Unfortunately, photographers have been pretty bad at playing the game. Instead of happily embracing their medium and its many possibilities, more often than not they instead accepted other artists’ criteria for what their photographs had to look like for them to be considered as art. This gave us abominations such as Pictorialism, a form of visual shlock that because of its sheer triteness is almost interesting. Almost.

We might as well ask the following instead. What exactly can photography do that other art forms can’t (or what they might be bad at or at an advantage at)? After all, we celebrate painting for what it can do, we celebrate sculpture for what it can do — why don’t we do the same with photography?

Well, you might note, what about the people that I so callously refer to as the Neoliberal Realists (Andreas Gursky et al.)? Montaging photographs from constituent parts and then presenting them as if they were paintings — even as I happily accept these photographs as photographs, I don’t think borrowing so many techniques from other art forms is necessarily an expression of confidence in one’s own medium.

What I’m after here is something altogether more simple, something that is so obvious that I don’t think many people realize what a radical gesture is associated with it. It seems to me that if photography brings anything to art, it’s the ability to employ repetition to great effect. In fact, if used well, the end result of repetition can result in one of art’s most important themes, the sublime. I call this the repetitive sublime, the effect of which is achieved through sheer repetition and variation.

“Badacsony,” Wikipedia tells me, “is the name of a region on the north shore of Lake Balaton in western Hungary, a mountain top and a town in that region.” It’s also the name of a book by Ábel Szalontai.

The Wikipedia page comes with a photograph that shows an expanse of water — the lake, with a prominent mountain that features an oddly flat top behind it. There appear to be buildings near the mountain. On Google Maps, there is a settlement on the other side of the lake (Fonyód) that’s closest to the mountain. I check a number of random places using the “Street View” option and find the mountain across the lake in the background of the pictures.

If you grew up by the sea (as I have), you know of its magic. The sea is always the same — a field of water; and yet it is always different. There is something about larger bodies of water than enhances the senses and that even if you’re not a photographer makes you notice everything, especially the quality of light.
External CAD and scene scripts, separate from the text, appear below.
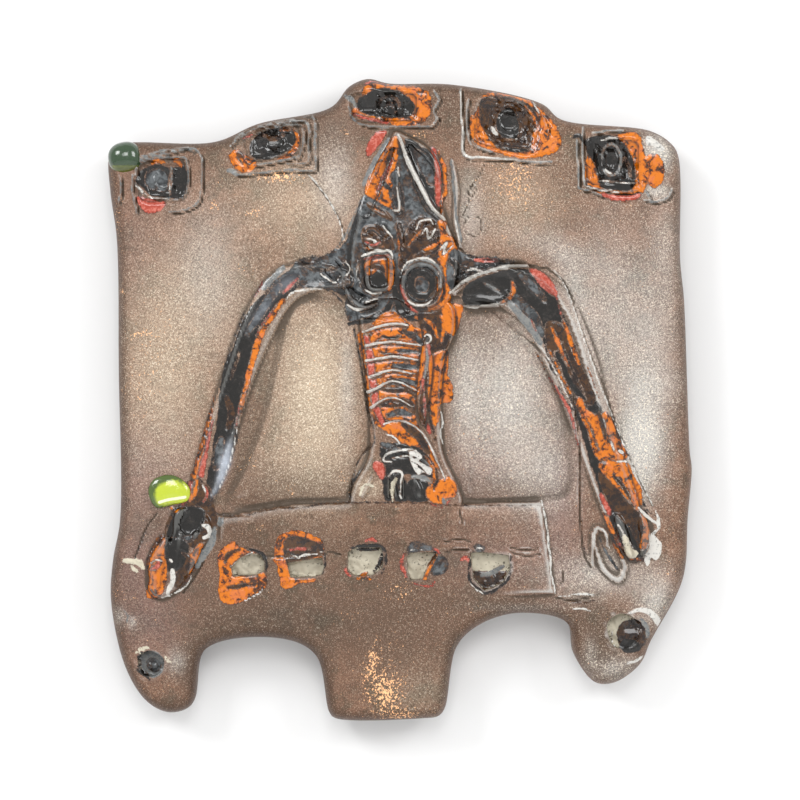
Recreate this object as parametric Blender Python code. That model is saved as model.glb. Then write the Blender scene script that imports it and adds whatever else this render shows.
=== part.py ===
"""Ceramic wall sculpture: a thick clay slab with a standing figure in relief, and two drops of glass on it.

The slab hangs on a wall. X runs to the right, Z runs up, and the front looks along -Y. The back lies in the
plane y = 0, with the origin at its middle. Free-form points are hundredths of the slab's height from there.
"""

import bmesh
import bpy
import numpy as np

# Slab, in metres
SLAB_HEIGHT = 0.300
SLAB_THICKNESS = 0.020
FRONT_ROUND_WIDTH = 0.0055
FRONT_ROUND_DEPTH = 0.0090
BACK_ROUND = 0.0018
NAIL_HOLE_DIAMETER = 0.0100
NAIL_HOLE_DEPTH = 0.0110
NAIL_HOLE = (0.0, 34.0)

# Heights of the relief over the slab's face
BAND_RISE = 0.0017
HEAD_RISE = 0.0024
TORSO_RISE = 0.0020
ARM_RISE = 0.0027
HAND_RISE = 0.0024
FINGER_RISE = 0.0034
EYE_RING_RISE = 0.0046
RIB_RISE = 0.0034
ROLL_RISE = 0.0046
HOOD_RIDGE_RISE = 0.0048
NOSE_RISE = 0.0038
TOE_RISE = 0.0034
LIP_RISE = 0.0014
SHOULDER = 0.0010
ROOT = 0.0025

# Widths of the raised lines
RIB_WIDTH = 0.0026
EYE_RING_WIDTH = 0.0034
HOOD_RIDGE_WIDTH = 0.0030
NOSE_WIDTH = 0.0022
LIP_WIDTH = 0.0020
ARM_LIP_WIDTH = 0.0016

# Sunk parts
ARM_TROUGH_DEPTH = 0.0022
FLAP_DEPTH = 0.0024
FACE_STRIP_DEPTH = 0.0016
COLLAR_DEPTH = 0.0020
LINE_WIDTH = 0.0014
LINE_DEPTH = 0.0012
STAMP_STEP = 0.0013
STAMP_STEP_WIDTH = 0.0026
STAMP_LINE_GAP = 0.0038
WINDOW_DEPTH = 0.0062
LEG_HOLE_DEPTH = 0.0080
LEFT_LEG_HOLE_DIAMETER = 0.0124
RIGHT_LEG_HOLE_DIAMETER = 0.0164

# Glass drops
SIDE_DROP_RISE = 0.0032
SIDE_DROP_SINK = 0.0014
CORNER_DROP_WIDTH = 0.0158
CORNER_DROP_HEIGHT = 0.0150
CORNER_DROP_DEPTH = 0.0124
CORNER_DROP_SUNK = 0.22
DROP_GAP = 0.0003

# How far a cutter stands clear of the face it cuts
CLEAR = 0.010

# Numbers of points round and along the shapes
ROUND_STATIONS = 5
OVAL_POINTS = 16
ARM_POINTS = 7
LINE_POINTS = 5
LINE_STEPS = 3

# Free-form outline of the slab, clockwise from the top left corner
OUTLINE = [
    (-45.4, 38.0), (-44.2, 39.7), (-28.9, 40.2), (-22.2, 43.0), (-10.8, 45.6), (-8.0, 48.8), (-5.1, 50.0),
    (-1.8, 49.3), (8.2, 49.1), (22.1, 46.1), (25.0, 43.7), (38.9, 41.9), (42.2, 39.9), (43.3, 38.0),
    (43.6, 21.8), (44.2, 15.5), (45.1, -8.1), (45.4, -10.6), (44.8, -18.1), (44.0, -27.9), (39.0, -37.6),
    (37.3, -41.2), (33.4, -44.0), (30.3, -44.0), (27.0, -39.5), (26.0, -34.8), (18.6, -33.2), (12.4, -35.0),
    (8.8, -38.4), (6.9, -48.1), (5.9, -49.3), (3.9, -49.6), (-10.2, -49.6), (-11.1, -48.7), (-13.2, -39.8),
    (-18.6, -37.2), (-30.4, -38.9), (-32.5, -47.5), (-35.9, -48.7), (-39.4, -47.1), (-42.8, -41.8),
    (-45.1, -31.3), (-44.8, -25.0), (-43.7, -18.7), (-43.9, 4.6), (-44.2, 24.9), (-45.2, 32.4),
]

# Hooded head, pointed at the top
HEAD = [
    (-0.9, 41.8), (1.4, 41.0), (4.4, 39.2), (6.2, 36.2), (6.7, 30.0), (8.6, 24.5), (9.2, 20.6), (7.2, 14.6),
    (2.8, 13.4), (-4.4, 15.4), (-7.5, 17.2), (-8.0, 21.4), (-6.8, 28.0), (-3.9, 36.2), (-2.1, 39.6),
]
TORSO = [
    (-6.2, 15.6), (0.5, 16.2), (7.8, 15.2), (8.6, 10.8), (7.0, 6.6), (6.4, -2.2), (6.8, -8.2), (9.2, -13.6),
    (9.6, -16.4), (-7.9, -16.4), (-7.6, -13.8), (-5.0, -8.6), (-5.2, 0.6), (-6.0, 8.6),
]
HOOD_RIDGE = [(-0.4, 40.8), (0.9, 35.2), (3.3, 30.2), (6.5, 27.8)]
FLAP = [(1.6, 39.0, 0.5), (3.6, 35.8, 1.3), (5.2, 32.2, 1.2), (6.0, 29.2, 0.4)]
FACE_STRIP = [(-1.3, 38.8, 0.4), (-3.0, 34.8, 0.9), (-4.8, 31.4, 1.3), (-5.4, 28.8, 0.8)]
NOSE = [(-0.5, 32.0), (-0.4, 28.8)]
BROWS = [[(-3.6, 27.2), (-2.4, 25.6)], [(-5.8, 23.0), (-3.4, 24.0)], [(1.6, 26.6), (3.4, 24.4), (5.2, 25.8)]]

# Eye rings: middle, half width, half height, and how square each is
EYE_RINGS = [((-3.3, 19.9), 1.9, 2.9, 3.4), ((3.3, 17.8), 2.9, 3.2, 2.2)]

# Collar sunk below the left eye
COLLAR = [(-7.4, 13.4, 0.6), (-4.6, 13.9, 1.3), (-1.4, 14.3, 1.5), (0.8, 14.0, 0.7)]

# Ribs: the left end, the crown and the right end of each
RIBS = [
    [(-5.8, 10.6), (-1.5, 11.8), (1.2, 11.6)],
    [(-5.5, 8.4), (-1.5, 9.0), (3.2, 8.4)],
    [(-5.4, 6.0), (-1.1, 6.7), (2.7, 6.2)],
    [(-4.9, 3.5), (-1.2, 4.6), (2.3, 4.0)],
    [(-5.1, 1.1), (-1.2, 2.9), (2.7, 1.4)],
    [(-4.6, -1.2), (-1.5, 0.4), (2.0, -1.1)],
    [(-2.3, -3.2), (0.8, -3.3), (3.3, -5.0), (4.9, -7.7), (6.3, -10.8)],
]
ROLL = [(4.2, 9.6, 0.9), (3.9, 5.4, 1.3), (3.6, 0.8, 1.3), (3.6, -3.8, 0.8)]
TOES = [[(-4.4, -11.6), (-4.2, -15.2)], [(-1.9, -11.6), (-2.0, -15.4)], [(0.3, -11.8), (0.4, -15.2)]]
WAIST = [(-2.6, -8.4), (-0.6, -7.6), (2.8, -8.2), (5.0, -10.2)]

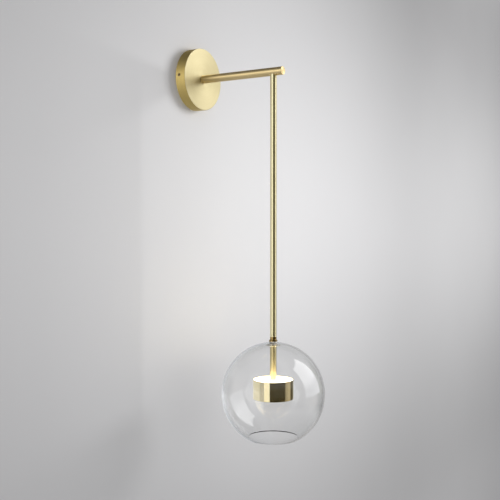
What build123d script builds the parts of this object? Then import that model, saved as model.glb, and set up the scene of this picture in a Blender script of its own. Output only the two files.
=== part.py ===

Faced with a vast body of water — an ocean — you’re likely to experience the sublime in its most well-known incarnation, especially if there is a storm brewing on the horizon. There is something incredibly vulgar about how uncaring the water is for your own concerns (or safety).

In Badacsony, you encounter the very same view towards that flat-topped mountain many times. There is the same stretch of the Lake. Each view is exactly the same, and each view is completely different as the time of day and weather change. I’m imagining that this might be the view from some building, and I’m imagining being the person whose view I am presented with.

It is their combination that creates its effect, reminding me of the fact that like every other human being I am merely a temporary visitor on this planet. Each moment that passes brings me closer to my own demise. Each moment that I spend on, for example, pressing down combinations of letters on my keyboard amounts to time deducted from an unknowable total.

This is the repetitive sublime that photography can deliver: through sheer repetition, by presenting the same picture in any number of variations, photography can make us face the insignificance of our existence.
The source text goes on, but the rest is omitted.